Third, just because there are changes in liquidity provision—and some firms are not as active—does not necessarily mean that liquidity is worse overall. Over many years, for example, we have seen a change in the futures markets, away from a traditional dealer-centric or floor trader-centric model to one in which all participants meet through centralized, electronic order books. This has contributed to—and perhaps been caused in part by—the increased use of automated trading. This transition also has opened access to our markets for a larger number and greater variety of market participants. This is evidenced by the round-the-clock trading of various benchmark contracts listed in our markets. These developments have changed the dynamics of liquidity provision.

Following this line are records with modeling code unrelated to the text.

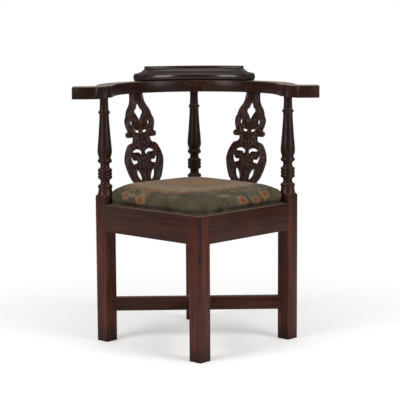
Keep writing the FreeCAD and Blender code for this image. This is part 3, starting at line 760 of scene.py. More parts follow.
BOSS_UP, BOSS_HALF = 222, (21, 14)   # the smooth boss: its middle, and half its width and height
HEAD_PANEL = 290                     # above this the board is plain
DEEPEST = 4.2


def carving(flat, edge):
    """Depth of the carving: a quarter round on every edge, a veiner's line a few millimetres inside it,
    tool ripples, and the strokes, each as deep as its curve of Gauss says at that distance."""
    half, up = np.abs(flat[:, 0]), flat[:, 1]
    depth = 0.7 * np.clip(1 - edge / 1.8, 0, 1) ** 2 + 1.3 * np.exp(-((edge - 4.4) / 1.3) ** 2)
    smooth_boss = np.exp(-(((half / BOSS_HALF[0]) ** 2 + ((up - BOSS_UP) / BOSS_HALF[1]) ** 2) ** 2))
    head_panel = np.clip((up - HEAD_PANEL) / 8, 0, 1)
    ripple = 0.6 * np.sin(up * 0.72 + half * 0.25) * np.sin(half * 0.5 - up * 0.15)
    depth = depth + (0.6 + ripple) * np.clip(edge / 3, 0, 1) * (1 - smooth_boss) * (1 - head_panel)
    cuts = np.zeros(len(flat))
    for width, deep, marks in GOUGE_STROKES:
        curve = through(marks, 8 * len(marks))
        away = distance_to(np.column_stack([half, up]), curve[:-1], curve[1:])
        cuts = np.maximum(cuts, deep * np.exp(-(away / width) ** 2))
    return np.minimum(depth + cuts * np.clip(edge / 1.5, 0.3, 1), DEEPEST)


def circle(across, up, radius, count=18):
    """Points of a circle: its middle plus the radius times cosine and sine of the turn."""
    turn = np.linspace(0, 2 * math.pi, count, endpoint=False)
    return np.column_stack([across + radius * np.cos(turn), up + radius * np.sin(turn)])

# %% [markdown]
# The solid has a front of small triangles, a plain back, walls between them, and a hidden tenon at
# each end. The board leans but is cut off level at its shoe and under the arm, so the back's points
# near both ends slide up along the board by the same small amount.

# %% Building a splat
FRONT_SPACING = 1.5      # between points of the carved face, in millimetres, and of the plain back
BACK_SPACING = 5.0
BOX_FACES = [[0, 3, 2, 1], [4, 5, 6, 7], [0, 1, 5, 4], [1, 2, 6, 5], [2, 3, 7, 6], [3, 0, 4, 7]]


def tenon(node, place, low, high):
    """Corners of the hidden tongue whose CAD points lie between two heights."""
    points = np.array([place.inverted() @ vertex.co for vertex in nodes[node].data.vertices
                       if low + 0.5 * MM < vertex.co.z < high + 0.5 * MM])
    turn, start = np.array(place.to_3x3()), np.array(place.translation)
    corners = []
    for height in (low, high):
        for across, out in ((0, 0), (1, 0), (1, 1), (0, 1)):
            s = (points[:, 0].min(), points[:, 0].max())[across]
            w = (points[:, 2].min(), points[:, 2].max())[out]
            up = (height - start[2] - w * turn[2, 2]) / turn[2, 1]
            corners.append(turn @ [s, up, w] + start)
    return np.array(corners)


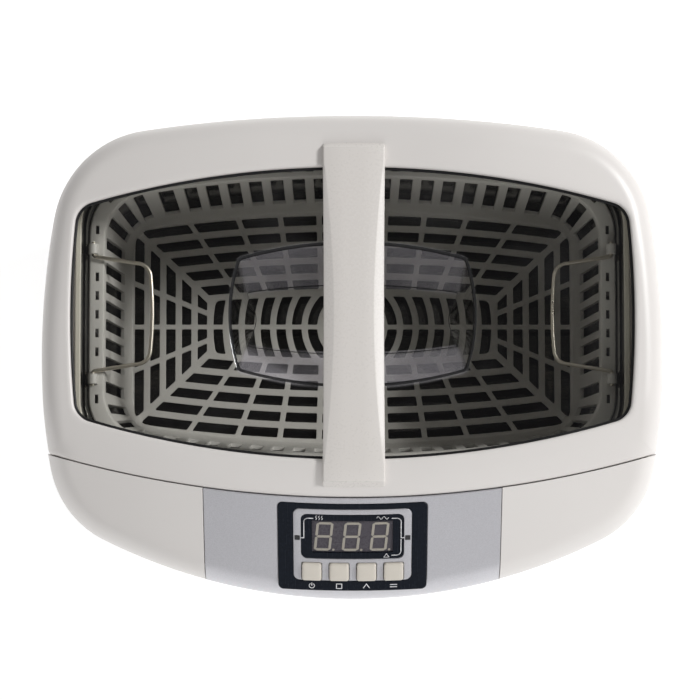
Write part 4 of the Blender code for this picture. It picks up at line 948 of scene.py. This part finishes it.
def build_lid(mats):
    """White frame with its hinge knuckles, grip bar, clear window and the bead that seals it."""
    plate = lambda fall: below(dome, fall)
    rings = [ring(plan(LID, 0.0010), LID_Z), ring(plan(LID, 0.0005), LID_Z + 0.0003)]
    rings += [ring(plan(LID, 0.0002), lambda x, y, t=t: LID_Z + 0.0010 + (skin(x, y) - 0.0022 - LID_Z) * t)
              for t in (0.0, 0.25, 0.5, 0.75, 1.0)]
    rings += [ring(plan(LID, i), below(skin, f)) for i, f in ((0.0003, 0.0006), (0.0006, 0.0002))]
    rings += [ring(plan(LID, i), skin) for i in (0.0012, 0.0022, 0.0033, 0.0046, 0.0060)]
    edge, lip = plan(LID, 0.0060), plan(OPENING, -0.0018)
    rings += [ring(between(edge, lip, k / 8), skin) for k in range(1, 9)]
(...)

Some have said it means liquidity is characterized by tighter bid-ask spreads and faster execution, but maybe also an increased potential for volatility. So there may be situations where liquidity is not clearly better or worse, just different.

Finally, let us not forget that we have undertaken regulatory reforms to make the system more resilient, particularly in times of stress. Thus any claim about the adverse impacts of regulation on liquidity must also recognize this benefit.

Conclusion

As you can see, we have been very busy over the past 12 months, and we have a lot on our plate today. I want to thank our dedicated staff for their hard work. I also want to thank Commissioners Bowen and Giancarlo. We have worked together very constructively, and I value and appreciate their contributions and judgment.

Let me thank all of you for your comments on our proposals and for your involvement in our work. I know you all appreciate how vital these markets are—and the need for good regulation and oversight to keep them that way.

Thank you very much for inviting me here today. It’s been a pleasure to be with you. And I welcome any questions you may have.